U.S. President Donald Trump on Thursday continued to take aim at the European Union for what he claims is an unequal trade relationship.
“From the standpoint of America, the EU treats us very, very unfairly, very badly,” Trump said in a virtual address to the World Economic Forum in Davos, Switzerland.
After his inauguration on Monday, Trump’s second term has been a key topic of conversation at Davos this year — particularly given his threats of trade tariffs on the EU, China, Mexico, Canada and beyond.
Echoing previous comments, Trump said in his Davos address: “They make it very difficult to bring products into Europe, and yet they expect to be selling and they do sell their products in the United States. So we have, you know, hundreds of billions of dollars of deficits with the EU, and nobody’s happy with it. And we’re going to do something about it.”
“They essentially don’t take our farm products and they don’t take our cars, yet they send cars to us by the millions. They put tariffs on things that we want to do … We have some very big complaints with the EU,” he continued.
Trump in December said the EU would face “tariffs all the way” unless it increased its purchases of U.S. oil and gas, something European officials have expressed a willingness to do.
He added on Thursday: “They want to be able to compete better, and you can’t compete when you can’t go through the approval process faster. There’s no reason why it can’t go faster … I’m trying to be constructive, because I love Europe.”

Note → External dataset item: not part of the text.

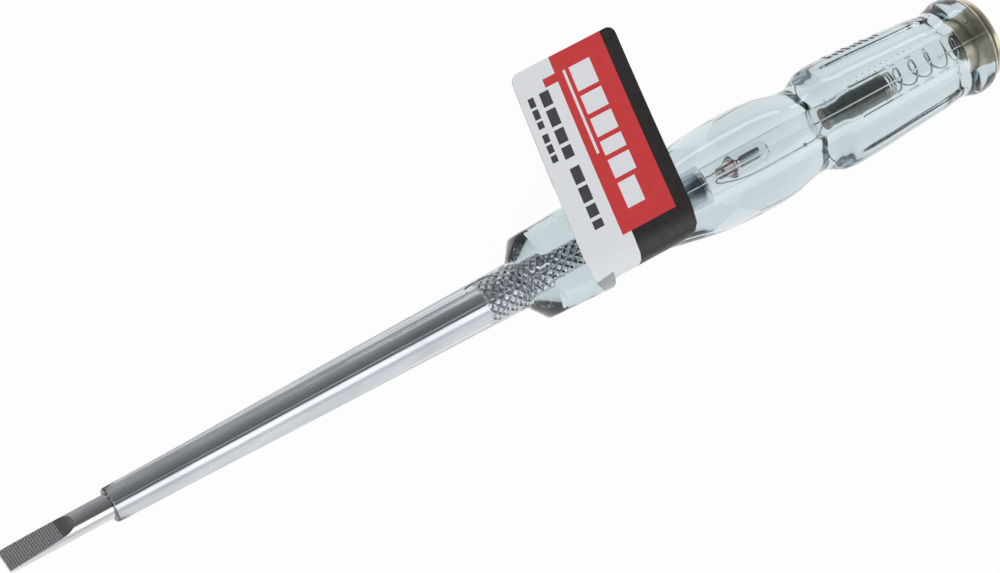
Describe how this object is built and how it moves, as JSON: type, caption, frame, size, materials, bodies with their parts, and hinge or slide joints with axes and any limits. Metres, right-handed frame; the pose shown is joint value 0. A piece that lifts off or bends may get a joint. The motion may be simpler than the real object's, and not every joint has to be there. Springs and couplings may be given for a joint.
{
  "type": "voltage tester screwdriver",
  "caption": "Flat-blade screwdriver with a neon lamp, resistor and contact spring inside a clear fluted handle, closed by a metal screw cap.",
  "frame": {"origin": "middle of the blade's flat end face, on the tool's long axis", "axes": "+X along the tool from the blade to the screw cap; +Z out of the collar's top flat, on the side of the label's front; +Y the way the label's flag points"},
  "size_m": [0.19, 0.0393, 0.0186],
  "materials": {
    "plated_steel": "nickel-plated rod with a ground and grooved blade",
    "clear_plastic": "clear moulded acetate, glossy",
    "lamp_glass": "clear lamp glass",
    "pinched_glass": "pinched glass seal, pinkish",
    "electrode_metal": "dull nickel electrodes",
    "tinned_wire": "tinned lead wire",
    "solder": "solder bead",
    "resistor_ceramic": "ceramic rod under the coat",
    "resistor_coating": "dark grey-green lacquer",
    "resistor_cap_brass": "pressed end caps",
    "spring_steel": "drawn spring wire",
    "plated_brass": "polished nickel-plated brass, warm tint",
    "label_paper": "printed die-cut label: white, red and black panels"
  },
  "bodies": {
    "handle": {"blade_shaft": "plated_steel", "handle": "clear_plastic", "lamp_seal": "pinched_glass", "lamp_glass": "lamp_glass", "lamp_electrode_front": "electrode_metal", "lamp_electrode_rear": "electrode_metal", "lamp_lead_front": "tinned_wire", "lamp_lead_rear": "tinned_wire", "solder_bead": "solder", "resistor_lead": "tinned_wire", "resistor_core": "resistor_ceramic", "resistor_coat": "resistor_coating", "resistor_cap_front": "resistor_cap_brass", "resistor_cap_rear": "resistor_cap_brass", "label": "label_paper"},
    "spring": {"contact_spring": "spring_steel"},
    "cap": {"end_cap": "plated_brass"}
  },
  "joints": [
    {"name": "cap_draw", "type": "slide", "parent": "handle", "child": "spring", "axis": [1, 0, 0], "range_m": [0, 0.0035], "deforming": ["contact_spring"]},
    {"name": "cap_turn", "type": "hinge", "parent": "spring", "child": "cap", "pos_m": [0.1888, 0, 0], "axis": [1, 0, 0], "range_deg": [0, 1800]}
  ],
  "couplings": [
    {"joint": "cap_turn", "follows": "cap_draw", "rad_per_m": 8976}
  ]
}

The U.S. is the biggest recipient of EU goods, accounting for nearly a fifth of the bloc’s exports. The U.S.′ biggest trade deficit with the EU is in machinery and vehicles, with a gap totaling 102 billion euros ($106 billion) in 2023. In energy, Washington had a trade surplus with the European bloc worth 70 billion euros; it also has a significant trade surplus in services.
European Central Bank President Christine Lagarde told CNBC earlier this week at Davos that the EU must “be prepared” for the imposition of U.S. tariffs under Trump. She also said the fact that he had not immediately imposed sweeping tariffs was a “very smart approach … because blanket tariffs are not necessarily giving you the results that you expect.”
Spanish Prime Minister Pedro Sanchez, meanwhile, told CNBC that a trade war was not in the interests of the European Union or the U.S., calling the countries’ economies “very interlinked.”